While there is no "one size fits all" solution for hamburger menus, the best way to come up with the best website navigation design for mobile is to do regular A/B tests.
6. Use easy-to-understand navigation labels
An essential step in good e-commerce navigation is labelling. This allows you to present your otherwise complex product information in an intuitive and fashionable manner for your customers.
Parent categories have very generic labels, often single words that describe the broad range of products organized under it. When labelling your parent categories, make sure that your customers will be able to scan through them and understand immediately what those labels mean for them within the context of your store and their possible wants and needs.
For instance, REI, an outdoor adventures store, labels their parent categories according to the outdoor activities their customers may want to participate in, such as camping and hiking, climbing, cycling, paddling, and so on.
Click on any activity (parent category) and you will see different subcategories describing the condition or the person who might be using that particular product. Subcategories, such as "Women’s Yoga Clothing" and "Men’s Yoga Clothing" are presented when the parent category "Yoga" is clicked on.
Consider using visual cues also for better navigation on your site. Take Sunglass Hut as an example. Showing how the different frame shapes look like serves as a very useful navigation aid for their customers.
7. Look at your site data and improve based on it
To know whether your site navigation is helping your customers or not is to reference your data on Google Analytics. Use it to check conversions on customers who used your site navigation and more importantly your onsite search to shop for your products.
Google Analytics Site Search and Content Drilldown is a valuable source of information in knowing what your customers are actually searching for in your site and what categories are the most popular. It gives you insider access into the minds of your customers; know what they look for in your site and what might be missing.
According to John Ekman of Conversionista, conversion rates for visits with site search are usually twice as high as visits without site search.

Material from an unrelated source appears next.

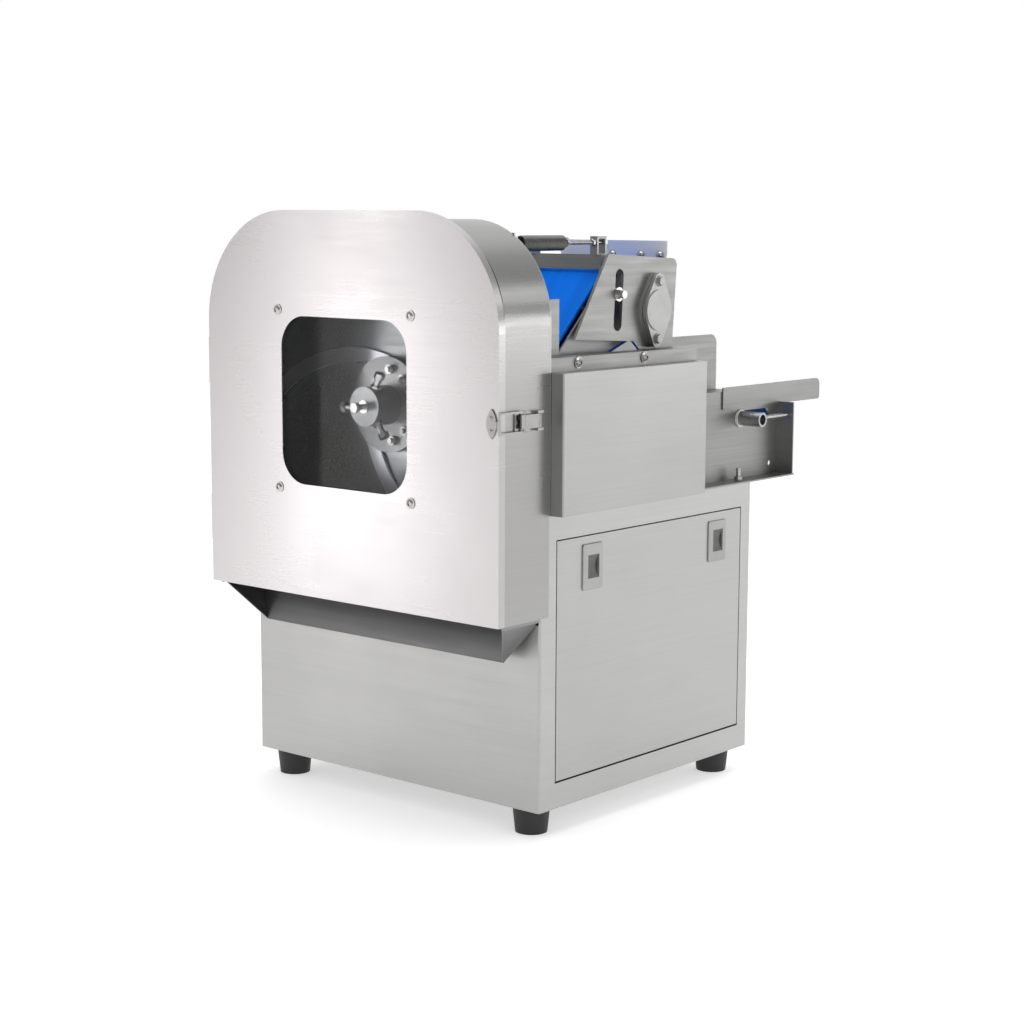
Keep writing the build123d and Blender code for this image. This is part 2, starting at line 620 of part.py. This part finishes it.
cb = None
for a in (46.7, 78.6):
    for k in range(3):
        t = math.radians(a - 120 * k)
        x, z = CUT_X + PCD_R * math.cos(t), CUT_Z + PCD_R * math.sin(t)
        h = hexy(x, z, 11, -7.0, -1.05) + cy(x, z, 3.4, -10.0, -2.0)
        cb = h if cb is None else cb + h
c0 = cy(CUT_X, CUT_Z, 8, -41.6, -40.05) + cy(CUT_X, CUT_Z, 3.6, -53, -41) + hexy(CUT_X, CUT_Z, 11, -58, -51.5)
cb += c0 + radials
put("cutter_bolts", cb)

house = cy(CUT_X, CUT_Z, 30, 20, 90) + bx(-39, 30, 24, 86, 440, 500)
house += bx(-44, 34, 18.2, 92, 387.1, 441)
house -= bx(-41, 31, 17, 89, 386, 438)
house -= cy(CUT_X, CUT_Z, SHAFT_R + FIT, 19, 91)
put("cutter_bearing_housing", house)

covers = bx(-239.5, 36, 16.5, 213, 387.1, 560) - bx(-238, 34.5, 15, 211.5, 386, 558.5)
guard2 = bx(8, 23, 213.6, 294, 387.1, 654) - bx(9.5, 24, 215.1, 292.5, 386, 652.5)
put("drive_covers", covers + guard2)

motor = cy(MOTOR_X, MOTOR_Z, 62, 130, 320) + cy(MOTOR_X, MOTOR_Z, 48, 124, 131)
motor += cy(MOTOR_X, MOTOR_Z, 56, 319, 345)
motor += bx(-115, -5, 150, 300, 37.2, 49) + bx(-95, -25, 160, 290, 48, 130)
motor -= cy(MOTOR_X, MOTOR_Z, 9.5 + FIT, 123, 180)
put("cutter_motor", motor)
mp = cy(MOTOR_X, MOTOR_Z, 9.5, 94, 178)
mp += cy(MOTOR_X, MOTOR_Z, 32, 98, 116) - (cy(MOTOR_X, MOTOR_Z, 40, 101, 113) - cy(MOTOR_X, MOTOR_Z, 23.95, 100, 114))
put("motor_pulley", mp)

vb = ext_y(loop([(MOTOR_X, MOTOR_Z, 30.5), (CUT_X, CUT_Z, 34.5)]), 101.3, 112.7)
vb -= ext_y(loop([(MOTOR_X, MOTOR_Z, 24), (CUT_X, CUT_Z, 28)]), 100, 114)
put("v_belt", vb)

gm = bx(120, 190, 162, 248, 240, 360) + cx(*DRIVE, 44, 46, 121) + cx(*DRIVE, 36, 38, 47)
gm += bx(120, 208.9, 165, 245, 358, 368) + bx(204.9, 208.9, 165, 245, 340, 384.9) + bx(120, 208.9, 165, 245, 379, 384.9)
gm += bx(120, 126, 165, 245, 358, 384.9)
gm -= cx(*DRIVE, 8 + FIT, 150, 191)
put("conveyor_gearmotor", gm)

ds = cx(*DRIVE, 8, 152, 227.2) + cx(*DRIVE, SPR_R, 222, 227) + ext_x(Pos(*DRIVE) * gear(GEAR_N, GEAR_M, 0, 4), 195, 205)
put("drive_shaft", ds)
js = cx(*JACK, 8, 12, 214.5) + cx(*JACK, 13.8, 16, 21)
js += ext_x(Pos(*JACK) * gear(GEAR_N, GEAR_M, 180 + 180 / GEAR_N, 4), 195, 205)
put("jackshaft", js)

ch = ext_x(loop([(*DRIVE, 22.9), (*HEAD, 22.9)]), 222.2, 226.8)
ch -= ext_x(loop([(*DRIVE, SPR_R + 0.1), (*HEAD, SPR_R + 0.1)]), 221, 228)
ch2 = ext_x(loop([(*JACK, 19.4), (*PIV, 29.8)]), 16.2, 20.8)
ch2 -= ext_x(loop([(*JACK, 13.9), (*PIV, 24.3)]), 15, 22)
put("drive_chains", ch + ch2)

# ---------------------------------------------------------------- controls
CB = {"start_button": (95.0, 312.0), "stop_button": (145.0, 312.0)}
KNOB, ESTOP = (95.0, 250.0), (145.0, 250.0)
box = bx(-241.8, -240.05, 60, 180, 215, 345)
box += bx(-240.2, -195, 76, 164, 231, 329) - bx(-236.5, -197, 78, 162, 233, 327)
for y, z in CB.values():
    box -= cx(y, z, 8.06, -243, -230)
box -= cx(*KNOB, 4.05, -243, -230) + cx(*ESTOP, 6.05, -243, -230)
put("control_box", box)
for name, (y, z) in CB.items():
    b = cx(y, z, 8, -247, -232)
    b = fillet(b.faces().sort_by(Axis.X)[0].edges(), 1)
    b += cx(y, z, 10, -236.2, -233)
    put(name, b)
es = Pos(-251, *ESTOP) * Rot(0, -90, 0) * Cone(16, 14, 9, align=(Align.CENTER, Align.CENTER, Align.MIN))
es += cx(*ESTOP, 6, -252, -232) + cx(*ESTOP, 9, -236.2, -233)
put("emergency_stop", es)
kn = cx(*KNOB, 12, -256, -243) + cx(*KNOB, 4, -244, -230)
kn = kn + bx(-257.5, -255.5, KNOB[0] - 1.2, KNOB[0] + 1.2, KNOB[1], KNOB[1] + 11)
put("speed_knob", kn)

for name, shape in NODES.items():
    moved = Pos(0, SHIFT_Y, 0) * shape
    export_step(moved, f"parts/{name}.step")
b0 = None
for shape in NODES.values():
    bb = shape.bounding_box()
    lo, hi = bb.min, bb.max
    if b0 is None:
        b0 = [lo.X, lo.Y, lo.Z, hi.X, hi.Y, hi.Z]
    else:
        b0 = [min(b0[0], lo.X), min(b0[1], lo.Y), min(b0[2], lo.Z), max(b0[3], hi.X), max(b0[4], hi.Y), max(b0[5], hi.Z)]
print("overall", [round(v, 3) for v in b0], "nodes", len(NODES))
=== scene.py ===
import math

import bmesh
import bpy
import numpy as np
from mathutils import Matrix, Vector


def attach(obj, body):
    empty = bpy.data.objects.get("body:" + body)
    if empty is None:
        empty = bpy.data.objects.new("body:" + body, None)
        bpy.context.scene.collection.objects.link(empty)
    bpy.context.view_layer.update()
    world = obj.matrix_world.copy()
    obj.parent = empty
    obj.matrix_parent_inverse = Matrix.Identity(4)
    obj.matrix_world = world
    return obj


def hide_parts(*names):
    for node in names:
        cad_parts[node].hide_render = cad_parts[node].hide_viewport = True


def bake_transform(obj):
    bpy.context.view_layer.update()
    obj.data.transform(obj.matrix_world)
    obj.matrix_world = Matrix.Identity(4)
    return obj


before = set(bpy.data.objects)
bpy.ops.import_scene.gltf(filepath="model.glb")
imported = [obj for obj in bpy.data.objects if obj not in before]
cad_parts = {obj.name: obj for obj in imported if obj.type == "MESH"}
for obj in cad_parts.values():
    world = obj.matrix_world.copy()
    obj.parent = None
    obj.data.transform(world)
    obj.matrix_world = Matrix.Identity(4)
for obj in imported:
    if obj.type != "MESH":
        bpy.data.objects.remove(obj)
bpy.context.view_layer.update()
SY = -0.2777
NODES = sorted(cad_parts)


def P(x, y, z):
    """Millimetres in the drawing's axes to metres in the row frame."""
    return Vector((x / 1000, y / 1000 + SY, z / 1000))


# ------------------------------------------------------------------ materials
def new_mat(name):
    m = bpy.data.materials.new(name)
    m.use_nodes = True
    nt = m.node_tree
    nt.nodes.clear()
    out = nt.nodes.new("ShaderNodeOutputMaterial")
    bsdf = nt.nodes.new("ShaderNodeBsdfPrincipled")
    nt.links.new(bsdf.outputs[0], out.inputs[0])
    return m, nt, bsdf


def coords(nt, scale, kind="Object"):
    tc = nt.nodes.new("ShaderNodeTexCoord")
    mp = nt.nodes.new("ShaderNodeMapping")
    mp.inputs["Scale"].default_value = scale
    nt.links.new(tc.outputs[kind], mp.inputs[0])
    return mp.outputs[0]


def noise(nt, vec, scale, detail=4.0, rough=0.55):
    n = nt.nodes.new("ShaderNodeTexNoise")
    n.inputs["Scale"].default_value = scale
    n.inputs["Detail"].default_value = detail
    n.inputs["Roughness"].default_value = rough
    nt.links.new(vec, n.inputs["Vector"])
    return n.outputs[0]


def ramp(nt, fac, stops):
    r = nt.nodes.new("ShaderNodeValToRGB")
    el = r.color_ramp.elements
    while len(el) < len(stops):
        el.new(0.5)
    for e, (p, c) in zip(el, stops):
        e.position = p
        e.color = (c, c, c, 1) if isinstance(c, float) else (*c, 1)
    nt.links.new(fac, r.inputs[0])
    return r.outputs[0]


def maprange(nt, fac, lo, hi, a=0.3, b=0.7):
    r = nt.nodes.new("ShaderNodeMapRange")
    r.inputs["From Min"].default_value = a
    r.inputs["From Max"].default_value = b
    r.inputs["To Min"].default_value = lo
    r.inputs["To Max"].default_value = hi
    nt.links.new(fac, r.inputs[0])
    return r.outputs[0]


def bump(nt, bsdf, height, strength, dist=0.0003):
    b = nt.nodes.new("ShaderNodeBump")
    b.inputs["Strength"].default_value = strength
    b.inputs["Distance"].default_value = dist
    nt.links.new(height, b.inputs["Height"])
    nt.links.new(b.outputs[0], bsdf.inputs["Normal"])


def mixcol(nt, fac, a, b):
    m = nt.nodes.new("ShaderNodeMix")
    m.data_type = "RGBA"
    for sock, val in ((m.inputs[6], a), (m.inputs[7], b)):
        if isinstance(val, (tuple, list)):
            sock.default_value = (*val, 1)
        else:
            nt.links.new(val, sock)
    nt.links.new(fac, m.inputs[0])
    return m.outputs[2]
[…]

Check your site’s Google Analytics to see if this applies for your site. To get that overview report, go to Behavior—Behavior Flow—Site Search—Overview.

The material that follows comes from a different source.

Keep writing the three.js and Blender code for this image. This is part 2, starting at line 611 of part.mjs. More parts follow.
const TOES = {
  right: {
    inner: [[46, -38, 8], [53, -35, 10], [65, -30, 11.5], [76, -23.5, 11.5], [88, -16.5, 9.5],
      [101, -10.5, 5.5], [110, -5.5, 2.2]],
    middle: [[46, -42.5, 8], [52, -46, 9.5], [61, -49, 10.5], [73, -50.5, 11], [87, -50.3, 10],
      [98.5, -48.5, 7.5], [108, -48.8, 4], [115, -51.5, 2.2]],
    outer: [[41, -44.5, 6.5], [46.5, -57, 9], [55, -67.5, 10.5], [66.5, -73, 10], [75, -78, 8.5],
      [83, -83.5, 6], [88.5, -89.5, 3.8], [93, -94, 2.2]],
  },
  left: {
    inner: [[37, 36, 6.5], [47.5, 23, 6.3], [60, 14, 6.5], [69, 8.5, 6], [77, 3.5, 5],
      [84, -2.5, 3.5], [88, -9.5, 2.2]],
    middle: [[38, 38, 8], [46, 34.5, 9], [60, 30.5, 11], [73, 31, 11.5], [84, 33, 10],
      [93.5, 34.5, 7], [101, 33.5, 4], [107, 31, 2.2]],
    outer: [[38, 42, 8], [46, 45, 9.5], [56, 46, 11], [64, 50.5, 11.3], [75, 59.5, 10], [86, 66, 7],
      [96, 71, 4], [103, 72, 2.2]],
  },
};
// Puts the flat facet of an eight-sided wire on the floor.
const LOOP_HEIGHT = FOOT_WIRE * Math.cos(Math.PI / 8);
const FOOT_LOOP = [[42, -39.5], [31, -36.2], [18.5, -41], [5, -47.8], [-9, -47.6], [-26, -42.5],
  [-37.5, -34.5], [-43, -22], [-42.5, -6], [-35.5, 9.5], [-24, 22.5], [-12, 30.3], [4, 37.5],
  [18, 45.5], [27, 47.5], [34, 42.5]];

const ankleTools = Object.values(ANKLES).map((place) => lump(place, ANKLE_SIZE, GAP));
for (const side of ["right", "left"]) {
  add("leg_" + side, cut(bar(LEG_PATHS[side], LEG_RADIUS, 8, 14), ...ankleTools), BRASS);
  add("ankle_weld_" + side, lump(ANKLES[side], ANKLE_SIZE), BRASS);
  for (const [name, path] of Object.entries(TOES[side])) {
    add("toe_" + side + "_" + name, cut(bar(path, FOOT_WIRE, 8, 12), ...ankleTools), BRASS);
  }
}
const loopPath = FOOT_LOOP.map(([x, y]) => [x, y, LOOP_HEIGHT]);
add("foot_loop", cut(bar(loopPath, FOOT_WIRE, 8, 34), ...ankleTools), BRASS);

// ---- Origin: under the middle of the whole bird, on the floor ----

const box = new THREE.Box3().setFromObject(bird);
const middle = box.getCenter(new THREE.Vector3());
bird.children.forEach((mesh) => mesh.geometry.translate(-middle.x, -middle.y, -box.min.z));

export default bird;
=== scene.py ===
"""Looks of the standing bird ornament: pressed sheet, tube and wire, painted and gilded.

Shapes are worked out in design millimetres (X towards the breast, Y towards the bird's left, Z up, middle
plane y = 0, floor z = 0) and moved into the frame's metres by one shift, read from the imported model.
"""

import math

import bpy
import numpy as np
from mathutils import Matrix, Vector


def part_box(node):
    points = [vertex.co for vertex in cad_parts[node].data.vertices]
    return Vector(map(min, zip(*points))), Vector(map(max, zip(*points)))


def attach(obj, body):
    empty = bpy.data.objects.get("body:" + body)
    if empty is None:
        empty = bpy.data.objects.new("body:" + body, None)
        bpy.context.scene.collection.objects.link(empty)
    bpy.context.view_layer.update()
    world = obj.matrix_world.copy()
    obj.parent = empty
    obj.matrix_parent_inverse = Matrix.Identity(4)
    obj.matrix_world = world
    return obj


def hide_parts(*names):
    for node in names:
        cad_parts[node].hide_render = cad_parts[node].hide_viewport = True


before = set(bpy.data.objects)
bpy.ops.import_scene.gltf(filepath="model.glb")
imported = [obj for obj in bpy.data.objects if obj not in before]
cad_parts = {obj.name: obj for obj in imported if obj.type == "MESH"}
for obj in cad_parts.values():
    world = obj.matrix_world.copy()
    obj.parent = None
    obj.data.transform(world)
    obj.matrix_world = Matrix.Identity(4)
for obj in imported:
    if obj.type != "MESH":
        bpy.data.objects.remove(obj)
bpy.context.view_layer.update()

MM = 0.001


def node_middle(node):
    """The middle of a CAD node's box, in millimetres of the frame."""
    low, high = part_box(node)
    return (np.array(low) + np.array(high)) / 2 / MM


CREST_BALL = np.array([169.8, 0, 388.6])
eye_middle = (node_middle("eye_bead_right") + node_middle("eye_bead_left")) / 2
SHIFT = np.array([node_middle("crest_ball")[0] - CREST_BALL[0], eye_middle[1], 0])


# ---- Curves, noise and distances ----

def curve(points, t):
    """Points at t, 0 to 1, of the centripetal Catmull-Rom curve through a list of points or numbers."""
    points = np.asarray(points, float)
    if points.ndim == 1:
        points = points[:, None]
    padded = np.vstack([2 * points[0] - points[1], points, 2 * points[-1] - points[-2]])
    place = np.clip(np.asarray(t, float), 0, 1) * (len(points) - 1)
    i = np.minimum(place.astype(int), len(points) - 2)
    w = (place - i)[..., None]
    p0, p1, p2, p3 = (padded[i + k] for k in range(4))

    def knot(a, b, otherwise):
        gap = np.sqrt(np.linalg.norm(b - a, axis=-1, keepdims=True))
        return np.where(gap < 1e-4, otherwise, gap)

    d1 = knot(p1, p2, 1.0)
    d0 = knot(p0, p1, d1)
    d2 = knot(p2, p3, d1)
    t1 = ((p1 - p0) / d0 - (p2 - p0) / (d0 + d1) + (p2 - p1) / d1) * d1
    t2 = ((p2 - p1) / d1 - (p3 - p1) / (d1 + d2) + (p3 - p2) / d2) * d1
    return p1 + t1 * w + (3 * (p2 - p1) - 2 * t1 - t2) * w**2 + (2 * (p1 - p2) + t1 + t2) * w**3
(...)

With Google Analytics Site Search data, it will give you an idea on the categories you can add on your site to yield more relevant search results for your customers. After all, it is also important to categorize your products within the context of your customers’ ability of finding products relevant to their wants and needs.
And aside from adding new categories on your site, your site search data can also help guide the order of your categories on your site arranged by relevance or popularity.
You can also look for queries that returned unmatched results, so you know what more you can add to your site. Also, look for the words commonly used by your visitors while using your site search to improve conversion rates even further.
E-commerce site navigation can have overwhelming consequences than just site abandonment when it is implemented poorly.
As a recap, here are the main points:
- Make parent categories clickable
- Double list subcategories whenever applicable
- Have a category for new products and important announcements
- Make the onsite search prominent
- Follow navigation design conventions for desktop and mobile
- Use easy-to-understand navigation labels
- Reference data on Google Analytics for improvement
Additionally, do not forget to optimize your e-commerce navigation on mobile since a significant percentage of e-commerce traffic comes from mobile. And lastly, keep testing and improving based on your unique data and the industry’s best practices.
Designing perfect site navigation for your customers is not an easy task, but keeping in mind these seven optimization tips can definitely help you quickly improve your site navigation for better customer experience and conversion rates.